By Most Rev. Richard W. Smith, Archbishop of Edmonton

Monday, April 23, 2018

Works in Progress



On Sunday I visited St Francis Xavier Parish in Camrose, Alberta. The pastor, Fr Pederson, took me to the site of the new Parish church that he and the parishioners are building. Although it is clearly just a work in progress at this stage, nevertheless it is already beautiful and promises to be something of extraordinary beauty when it is complete.
 
This puts me in mind of the passage  proclaimed at mass that same day from the first letter of John (3:1-2). “Beloved, we are God’s children now; what we will be has not yet been revealed. What we do know is this: when he is revealed, we will be like him, for we will see him as he is.” We are works in progress. God has already made us something beautiful- his children! But he’s not finished with us yet. By his love and mercy he continually heals and transforms us, until we “see him as he is” and “become like him”. That is a state we cannot full envision, of course, but there is no doubt that the final version will be of a  beauty beyond all imagining. What a prospect! The parishioners of Camrose are understandably excited about their new church.

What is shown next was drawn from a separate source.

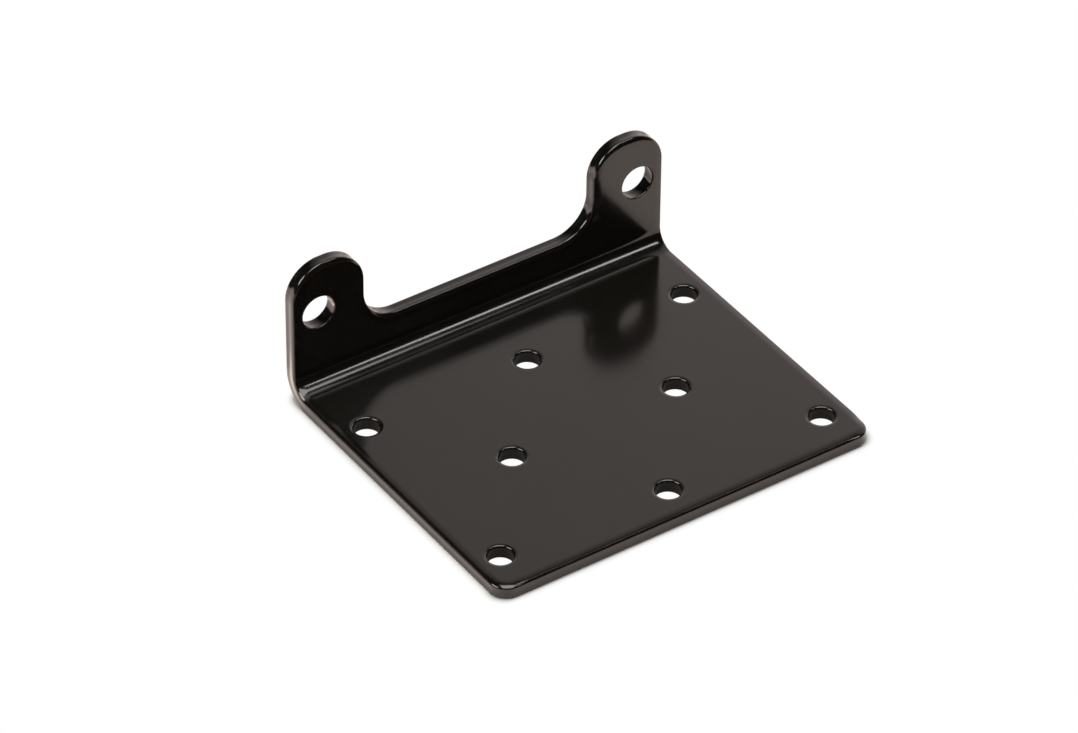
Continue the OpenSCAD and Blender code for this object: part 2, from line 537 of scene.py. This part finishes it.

This pales in comparison to the joy and anticipation awakened in us by the teaching of St John!

 
This teaching is also a necessary corrective to a messaging that is causing great harm today, especially among our young adults. I became aware of this in the course of an encounter I held recently with some university students. They shared with me the great angst - even terror - they feel, stemming from the expectation communicated to them that they have to “create themselves”. This arises from the sea of extreme individualism in which they are swimming, the absolutizing of autonomy that severs them from tradition, robs them of objective reference points, and obscures from their view any destination toward which they might orient their efforts. They feel set adrift, not knowing what to do in this apparently necessary self-creating, and they are left feeling terrified.
 
But it is all artifice, a contemporary echo of the ancient deception. We are not creators of ourselves. We are creatures and, as such, radically contingent. To realize and accept this is to be set free from the fear induced by falsehood. We are already works in progress. We have been created in love, redeemed by mercy, and given direction in hope. This is all from God, who alone is Creator, and who constantly re-fashions us by his grace in accordance with his saving plan for each of us. Far from terrorizing, this truth is exhilarating! May God help us to embrace this truth, and so live freely and joyfully as his children, his beloved works in progress.